Dans cette partie du monde, des communautés entières vivent au rythme de la mer. Pourtant, depuis quelques années, pêcheurs, mareyeuses et transformatrices font face à une crise sans précédent : les poissons, jadis abondants au large du Sénégal, de la Mauritanie ou encore de la Guinée-Bissau, migrent vers d’autres horizons. Une étude récente révèle une tendance inquiétante : sous l’effet du changement climatique, les ressources halieutiques fuient les eaux réchauffées de la région. Cette migration bouleverse l’équilibre de toute une filière économique et menace la sécurité alimentaire de millions de personnes.

La grande fuite vers le Nord

Les petits pélagiques, notamment les sardinelles rondes, composent jusqu’à 80 % des captures dans la région. Ces espèces, essentielles à l’alimentation locale, notamment au plat national sénégalais, le thiebou dieune, ont entamé un lent mais inexorable déplacement vers le nord. En cause : un réchauffement exceptionnel des eaux, le plus intense de toutes les zones tropicales du globe, selon Abdoulaye Sarré, chercheur au Centre de recherches océanographiques de Dakar-Thiaroye (CRODT-ISRA).

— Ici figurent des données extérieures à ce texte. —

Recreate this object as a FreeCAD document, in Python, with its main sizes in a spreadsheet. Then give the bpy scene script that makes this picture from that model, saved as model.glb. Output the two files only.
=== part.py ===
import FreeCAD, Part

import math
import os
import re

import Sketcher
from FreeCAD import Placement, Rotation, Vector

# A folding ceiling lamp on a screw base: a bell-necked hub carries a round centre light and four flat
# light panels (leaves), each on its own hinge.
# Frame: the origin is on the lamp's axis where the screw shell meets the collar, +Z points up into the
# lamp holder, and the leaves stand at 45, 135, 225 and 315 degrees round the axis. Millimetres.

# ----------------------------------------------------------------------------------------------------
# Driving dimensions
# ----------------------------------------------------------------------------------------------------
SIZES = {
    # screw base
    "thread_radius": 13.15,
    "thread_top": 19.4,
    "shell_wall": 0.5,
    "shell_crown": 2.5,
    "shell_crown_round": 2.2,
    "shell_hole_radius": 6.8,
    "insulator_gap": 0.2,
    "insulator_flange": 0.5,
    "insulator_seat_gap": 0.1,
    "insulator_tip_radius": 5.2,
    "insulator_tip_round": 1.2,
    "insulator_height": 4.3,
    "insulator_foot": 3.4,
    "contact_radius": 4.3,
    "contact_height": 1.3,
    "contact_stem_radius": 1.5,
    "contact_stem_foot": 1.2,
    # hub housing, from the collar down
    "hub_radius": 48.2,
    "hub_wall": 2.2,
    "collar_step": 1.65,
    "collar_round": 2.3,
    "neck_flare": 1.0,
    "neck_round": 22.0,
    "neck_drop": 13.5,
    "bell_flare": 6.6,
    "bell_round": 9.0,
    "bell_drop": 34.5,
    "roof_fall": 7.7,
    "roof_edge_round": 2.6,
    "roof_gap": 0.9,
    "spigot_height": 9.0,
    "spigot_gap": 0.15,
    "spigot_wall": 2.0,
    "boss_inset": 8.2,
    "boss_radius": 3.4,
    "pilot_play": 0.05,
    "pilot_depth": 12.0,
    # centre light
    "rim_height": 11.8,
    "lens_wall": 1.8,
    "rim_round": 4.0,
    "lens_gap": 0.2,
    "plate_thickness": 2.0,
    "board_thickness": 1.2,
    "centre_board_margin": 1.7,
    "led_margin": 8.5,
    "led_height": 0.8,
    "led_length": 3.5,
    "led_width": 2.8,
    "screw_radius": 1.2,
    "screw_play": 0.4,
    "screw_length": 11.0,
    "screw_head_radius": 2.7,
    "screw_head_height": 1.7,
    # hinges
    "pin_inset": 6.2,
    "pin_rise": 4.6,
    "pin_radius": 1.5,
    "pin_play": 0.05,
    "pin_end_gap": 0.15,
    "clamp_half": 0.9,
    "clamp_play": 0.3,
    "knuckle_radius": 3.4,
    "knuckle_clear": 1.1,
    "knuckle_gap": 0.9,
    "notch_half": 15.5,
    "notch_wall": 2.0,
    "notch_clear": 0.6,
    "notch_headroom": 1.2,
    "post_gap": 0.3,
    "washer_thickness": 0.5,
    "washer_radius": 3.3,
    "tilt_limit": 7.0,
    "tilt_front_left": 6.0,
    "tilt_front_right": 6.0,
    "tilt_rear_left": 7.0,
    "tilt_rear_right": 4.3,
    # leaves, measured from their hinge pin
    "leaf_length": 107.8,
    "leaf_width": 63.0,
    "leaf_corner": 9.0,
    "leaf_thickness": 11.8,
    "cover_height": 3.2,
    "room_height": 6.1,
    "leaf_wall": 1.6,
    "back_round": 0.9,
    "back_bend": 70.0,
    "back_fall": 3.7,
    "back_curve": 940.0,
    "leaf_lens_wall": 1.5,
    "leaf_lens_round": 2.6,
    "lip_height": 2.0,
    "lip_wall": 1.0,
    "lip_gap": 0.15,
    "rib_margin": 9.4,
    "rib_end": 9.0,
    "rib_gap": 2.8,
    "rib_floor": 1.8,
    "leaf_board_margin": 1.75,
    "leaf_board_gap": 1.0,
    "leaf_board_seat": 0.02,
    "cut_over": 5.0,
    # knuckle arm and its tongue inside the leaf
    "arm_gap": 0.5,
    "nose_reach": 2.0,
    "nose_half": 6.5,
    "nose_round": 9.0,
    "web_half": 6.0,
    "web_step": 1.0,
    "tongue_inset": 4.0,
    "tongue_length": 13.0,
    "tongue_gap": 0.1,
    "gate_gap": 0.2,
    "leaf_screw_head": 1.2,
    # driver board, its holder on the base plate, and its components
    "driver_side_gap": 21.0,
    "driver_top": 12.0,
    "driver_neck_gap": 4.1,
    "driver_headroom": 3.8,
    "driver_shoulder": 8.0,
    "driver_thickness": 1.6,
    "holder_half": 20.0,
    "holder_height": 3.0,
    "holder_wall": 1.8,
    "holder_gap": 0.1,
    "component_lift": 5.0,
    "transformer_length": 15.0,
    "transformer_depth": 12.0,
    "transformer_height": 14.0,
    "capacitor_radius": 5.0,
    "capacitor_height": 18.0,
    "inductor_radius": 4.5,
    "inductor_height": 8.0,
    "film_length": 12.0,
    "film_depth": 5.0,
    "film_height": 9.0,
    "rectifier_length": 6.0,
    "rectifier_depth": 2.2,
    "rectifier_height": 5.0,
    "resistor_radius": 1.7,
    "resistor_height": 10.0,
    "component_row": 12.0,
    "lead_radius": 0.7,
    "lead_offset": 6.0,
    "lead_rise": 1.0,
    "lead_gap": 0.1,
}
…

Ce phénomène climatique, couplé à une surexploitation des ressources, redessine les cartes de la pêche en Afrique de l’Ouest.

Les pêcheurs artisanaux comme Abdoulaye Ndiaye témoignent d’une réalité tangible : certains poissons ont disparu des profondeurs où ils étaient autrefois abondants, remplacés par des espèces inhabituelles. Les périodes de présence se décalent, modifiant radicalement les calendriers de pêche. Ces changements sont directement liés à l’altération des mangroves et des herbiers marins, zones cruciales pour l’alimentation et la reproduction des poissons pélagiques. Ces habitats, devenus hostiles sous la pression du climat et de l’activité humaine, poussent les espèces à chercher refuge ailleurs.

Des impacts économiques et sociaux en cascade

Le déplacement des ressources oblige les pêcheurs à s’éloigner toujours plus des côtes, avec des coûts logistiques accrus et des captures incertaines. Les poissons, lorsqu’ils sont pêchés, sont plus petits, moins nombreux. Les femmes transformatrices, qui dépendent de la matière première pour leur activité, peinent à s’approvisionner. Résultat : la filière pêche, pilier de l’économie locale, vacille. À cela s’ajoute la précarisation croissante des communautés littorales, désormais contraintes de repenser leur avenir.

Pour les chercheurs, il ne s’agit pas seulement d’alerter mais de proposer. L’étude appelle à une reconversion progressive des acteurs de la pêche vers d’autres métiers, et à une meilleure gouvernance de la ressource halieutique. Surtout, elle exhorte les États à respecter leurs engagements climatiques, notamment ceux pris lors des Conférences des Parties (COP). La Conférence des Nations unies sur l’océan, tenue à Nice en juin, a d’ailleurs rappelé l’urgence d’agir pour préserver les océans et leurs richesses face aux pressions climatiques et humaines.